Author John Crowley is interviewed by Ed Halter in the new issue of The Believer, on newsstands now.
"Crowley’s skill at transcending genre has had its pitfalls, too, as illustrated in the publishing saga of the Ægypt cycle, his four-volume opus that navigates through both the intricate romantic affairs of an Aquarian-age cluster of upstate New Yorkers and an occult re-reading of Western history. Though the original books were slowly released over two decades by various publishing houses—some parts marketed as fantasy novels, others more as literary fiction—a complete, definitive edition of the series was finally published between 2007 and 2009 by Overlook Press."
THE BELIEVER: Your novels exist somewhere between fantasy and science fiction and naturalistic fiction. Do you have any interest in the way the term slipstream has been circulating in the last few years to describe this kind of moving among genres? Would you ever think of yourself as a slipstream writer?
JOHN CROWLEY: I think this is something for critics to determine rather than for writers to do. I mean, I just write books.
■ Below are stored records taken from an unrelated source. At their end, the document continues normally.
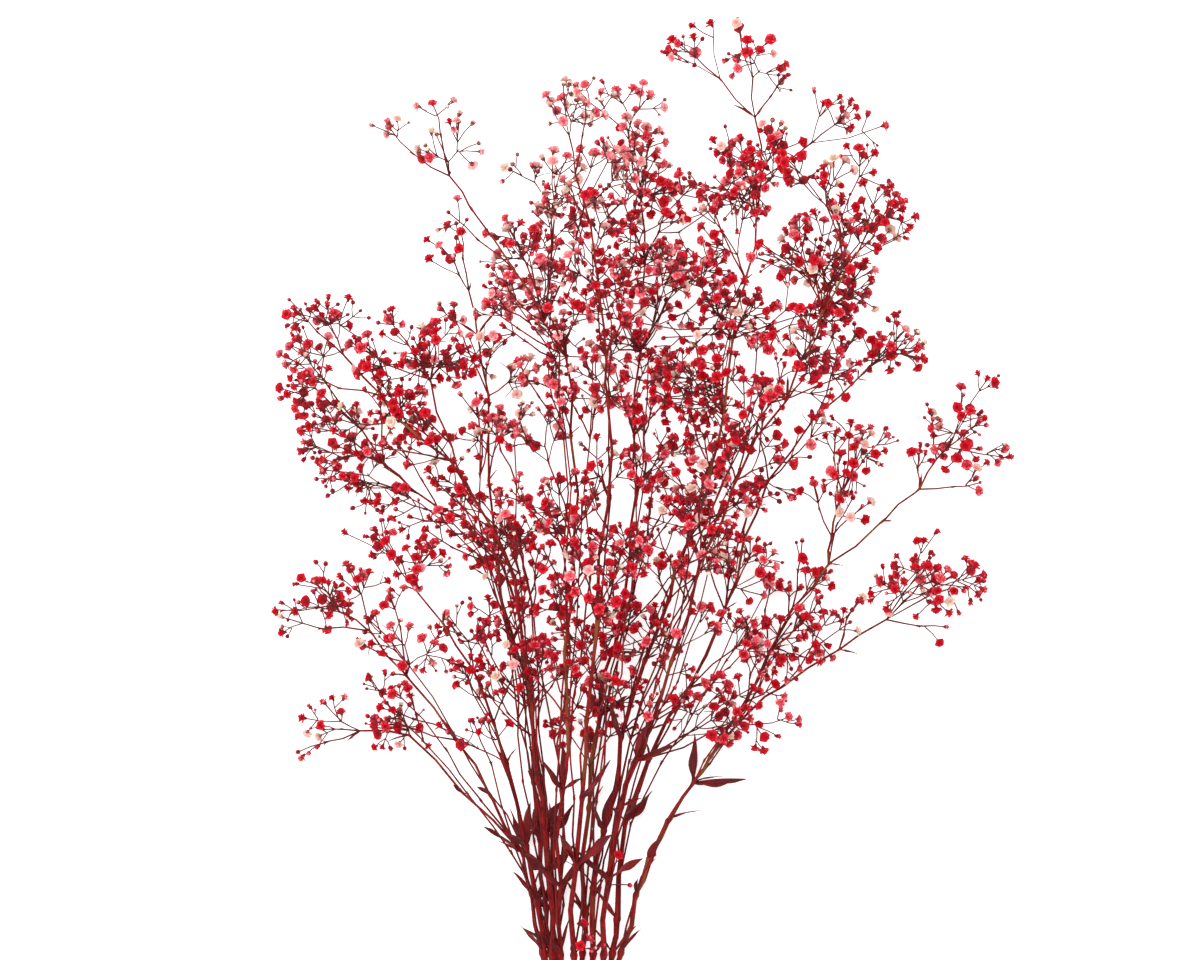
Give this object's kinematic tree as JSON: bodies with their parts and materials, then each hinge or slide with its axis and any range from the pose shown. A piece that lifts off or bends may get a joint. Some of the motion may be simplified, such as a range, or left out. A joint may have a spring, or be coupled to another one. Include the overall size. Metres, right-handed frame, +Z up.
{
  "type": "gypsophila bunch",
  "caption": "Bunch of dyed, dried gypsophila lying down: thin forking stems with narrow leaves and clouds of tiny double blooms, held near their cut ends by an elastic band.",
  "frame": {"origin": "on the surface that the bunch lies on, at the middle of the flat spot under the elastic band", "axes": "+Y along the bunch from the cut ends towards the blooms, +Z up from the surface, +X across the bunch"},
  "size_m": [0.3449, 0.5907, 0.14],
  "materials": {
    "dyed_gypsophila": "matt dyed and dried plant, dark red stems and leaves with red to cream blooms",
    "elastic_band": "plain tan rubber"
  },
  "bodies": {
    "root": {"stem_01": "dyed_gypsophila", "stem_02": "dyed_gypsophila", "stem_03": "dyed_gypsophila", "stem_04": "dyed_gypsophila", "stem_05": "dyed_gypsophila", "stem_06": "dyed_gypsophila", "stem_07": "dyed_gypsophila", "stem_08": "dyed_gypsophila", "stem_09": "dyed_gypsophila", "stem_10": "dyed_gypsophila", "stem_11": "dyed_gypsophila", "stem_12": "dyed_gypsophila", "binding_band": "elastic_band"}
  },
  "joints": []
}
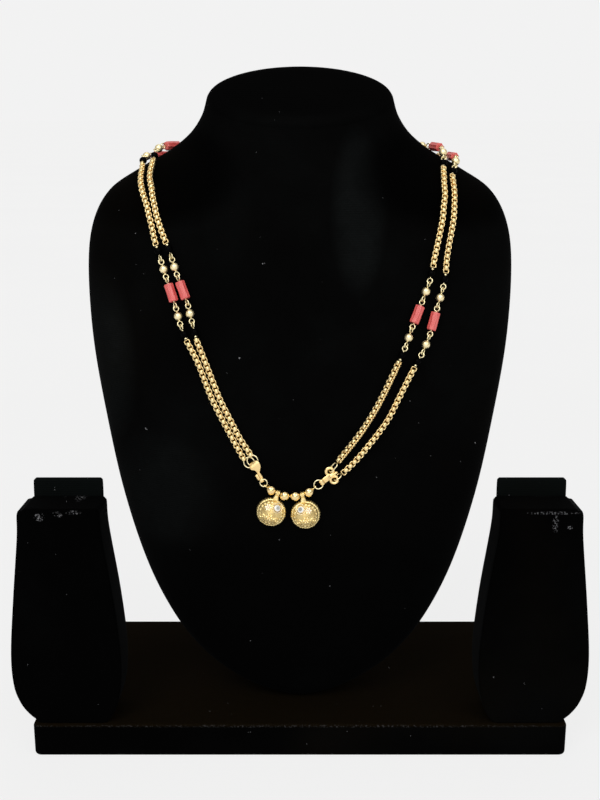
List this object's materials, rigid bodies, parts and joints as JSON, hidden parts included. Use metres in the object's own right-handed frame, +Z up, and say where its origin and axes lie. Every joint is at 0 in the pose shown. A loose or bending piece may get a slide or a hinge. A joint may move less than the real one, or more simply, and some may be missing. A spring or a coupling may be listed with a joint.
{
  "type": "mangalsutra on a neck bust display stand",
  "caption": "Short two-strand necklace of box chain, black, gold and coral beads with two small bowl pendants, worn by a velvet neck bust on its base with two side blocks.",
  "frame": {"origin": "under the middle of the base board, on the surface that it stands on", "axes": "+Z up, the front of the bust towards -Y, +X to the right as seen from the front"},
  "size_m": [0.2442, 0.1, 0.287],
  "materials": {
    "velvet": "black velvet",
    "gold": "gold plate, bright",
    "gold_satin": "gold plate, satin",
    "coral": "coral red resin, fluted",
    "black_glass": "glossy black",
    "stone": "white cut stone"
  },
  "bodies": {
    "root": {"base_board": "velvet", "bust": "velvet", "stand_left": "velvet", "stand_right": "velvet", "flap_left": "velvet", "flap_right": "velvet", "chain_lower_left_outer": "gold", "chain_lower_left_inner": "gold", "chain_lower_right_inner": "gold", "chain_lower_right_outer": "gold", "chain_upper_left_outer": "gold", "chain_upper_left_inner": "gold", "chain_upper_right_inner": "gold", "chain_upper_right_outer": "gold", "chain_back_outer": "gold", "chain_back_inner": "gold", "coral_front_left_outer": "coral", "coral_front_left_inner": "coral", "coral_front_right_inner": "coral", "coral_front_right_outer": "coral", "coral_back_left_outer": "coral", "coral_back_left_inner": "coral", "coral_back_right_inner": "coral", "coral_back_right_outer": "coral", "gold_beads_left_outer": "gold_satin", "gold_beads_left_inner": "gold_satin", "gold_beads_right_inner": "gold_satin", "gold_beads_right_outer": "gold_satin", "black_beads_left_outer": "black_glass", "black_beads_left_inner": "black_glass", "black_beads_right_inner": "black_glass", "black_beads_right_outer": "black_glass", "eye_pins_left_outer": "gold", "eye_pins_left_inner": "gold", "eye_pins_right_inner": "gold", "eye_pins_right_outer": "gold", "ring_left_outer": "gold", "ring_left_inner": "gold", "hook_left": "gold", "link_left": "gold", "pendant_wire": "gold", "pendant_bead_1": "gold", "pendant_bead_2": "gold", "pendant_bead_3": "gold", "pendant_bead_4": "gold", "vati_left": "gold", "vati_right": "gold", "stone_left": "stone", "stone_right": "stone", "link_right": "gold", "hook_right": "gold", "end_link_right_inner": "gold", "end_link_right_outer": "gold"}
  },
  "joints": []
}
If they have names for them, the names can seem more or less convincing to me. I think the difficulty with slipstream and interstitial fiction and all those kinds of terms is that they tend to be used only by people who are in one of those sub-branches of fiction. They’re used by genre writers who are interested in adopting mainstream techniques or adopting mainstream values or getting mainstream readers to read their books. You will notice that it’s mostly genre writers who even use the word mainstream. Mainstream writers don’t use the word mainstream—they don’t know there’s a mainstream and these tributaries or whatever they are.